VPN COMPANY CLAIMS RUSSIAN GOVERNMENT SEIZED ITS SERVERS

Speaking of governments that play offense in cyberspace, Russia has reportedly seized the servers of a company that provided VPN services in the country, which heavily regulated such services last year. Motherboard points outs that Private Internet Access milked the opportunity to point out how incredible it’s services are, but the development would be a dramatic expansion of Russia’s policy on VPNs.

A LOOK INSIDE FACEBOOK’S DATA CENTER

Data centers are such an extremely valuable part of the modern economy that it’s not too surprising that they are largely off limits to the public. However, Facebook recently invited several members of the tech media up to its Prineville, Oregon, facility, and Techcrunch put together a slideshow of some parts of Facebook’s first data center.

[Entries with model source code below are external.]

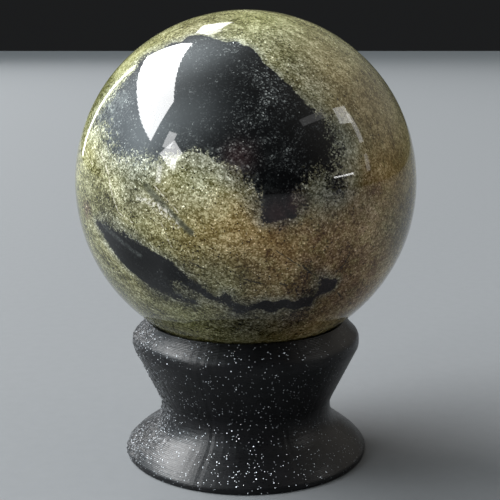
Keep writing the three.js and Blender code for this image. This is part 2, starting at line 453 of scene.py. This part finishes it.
class Nodes:
    """Short names for the few kinds of shader node that a material or the sky uses."""

    def __init__(self, owner):
        owner.use_nodes = True
        self.owner, self.tree = owner, owner.node_tree

    def put(self, socket, value):
        """Link a socket to the value, or set it."""
        if isinstance(value, bpy.types.NodeSocket):
            self.tree.links.new(value, socket)
        else:
            socket.default_value = value

    def maths(self, operation, a, b=0.0, c=0.0, clamp=False):
        node = self.tree.nodes.new("ShaderNodeMath")
        node.operation, node.use_clamp = operation, clamp
        for socket, value in zip(node.inputs, (a, b, c)):
            self.put(socket, value)
        return node.outputs[0]

    def vector(self, operation, a, b=(0.0, 0.0, 0.0)):
        node = self.tree.nodes.new("ShaderNodeVectorMath")
        node.operation = operation
        self.put(node.inputs[0], a)
        self.put(node.inputs[3 if operation == "SCALE" else 1], b)
        return node.outputs[1 if operation in ("LENGTH", "DISTANCE", "DOT_PRODUCT") else 0]

    def field(self, name):
        """A number that the mesh keeps for each point."""
        node = self.tree.nodes.new("ShaderNodeAttribute")
        node.attribute_name = name
        return node.outputs["Fac"]

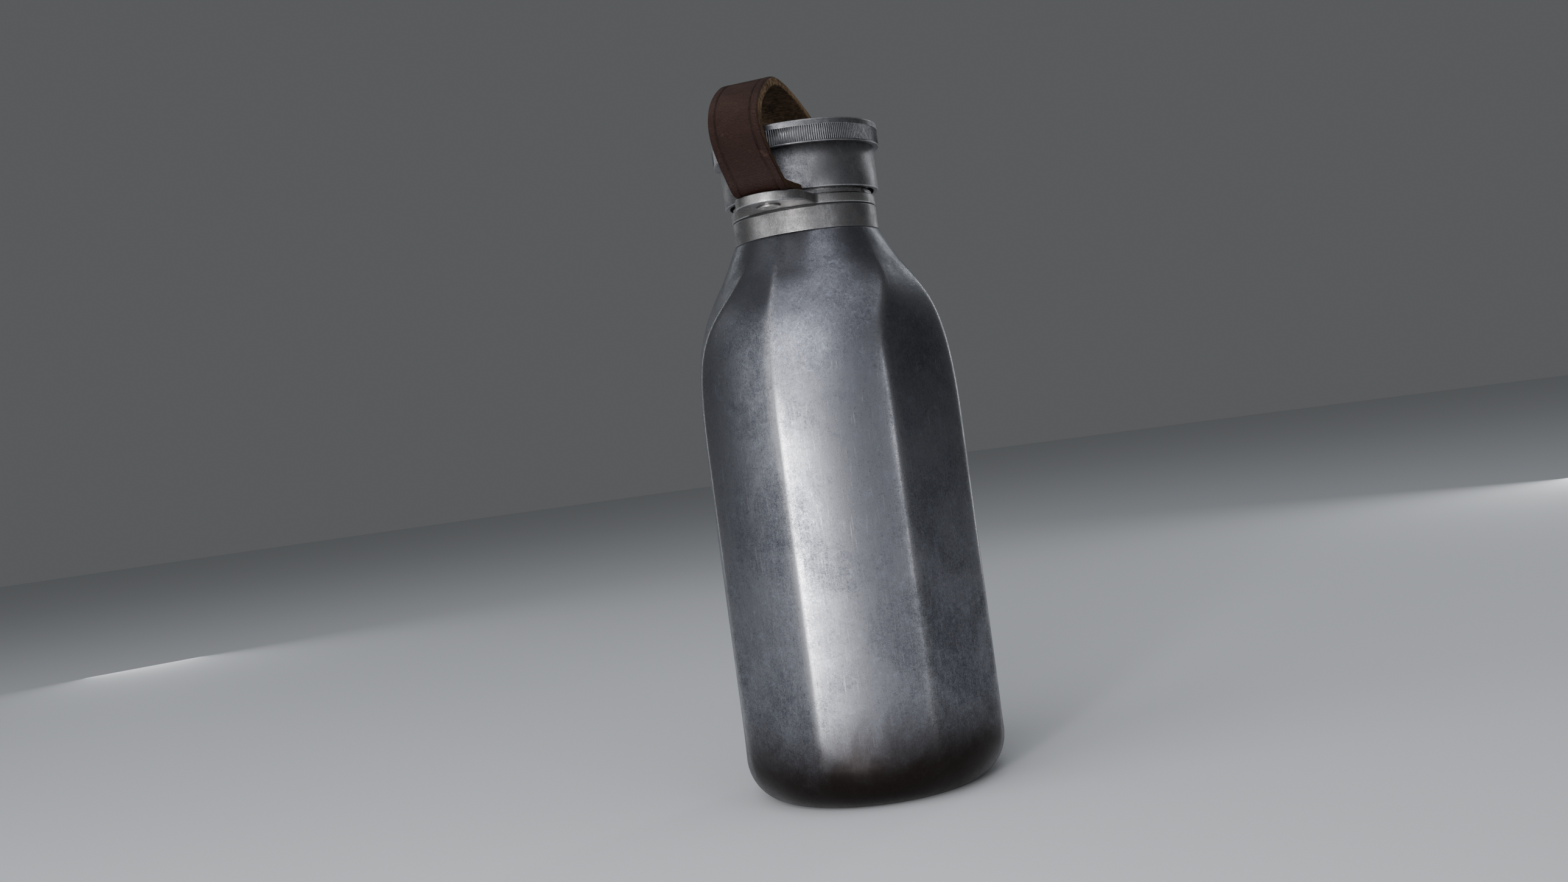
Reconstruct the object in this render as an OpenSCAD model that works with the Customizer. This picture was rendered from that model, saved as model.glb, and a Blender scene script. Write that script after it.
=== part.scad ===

AMAZON’S AWS ACQUIRES CLOUD-BASED IDE STARTUP CLOUD9

Amazon Web Services took a step toward making its services even more friendly to developers, snapping up Cloud9 for an undisclosed sum. Cloud9 built a developer environment for creating web and mobile apps, according to ZDNet, and keeping developers happy on AWS is a key priority for the company as Microsoft and Google court its customers with aggressive deals.

MICROSOFT’S AZURE EARNS A HIGH-PROFILE NEW CUSTOMER - GE

Structure 2015 attendees learned from GE’s Chris Drumgoole that the company is very enthusiastic about public cloud services and is willing to work with a wide variety of cloud providers to accomplish its goals. CNBC reports that GE has now linked up with one of the Big Three -- Microsoft’s Azure -- to offer Azure’s infrastructure as an option for GE customers who are running its Predix software.
QUOTE OF THE WEEK
Pokémon Go represents one of those moments when a new technology — in this case, augmented reality or A.R., which fuses digital technology with the physical world — breaks through from a niche toy for early adopters to something much bigger.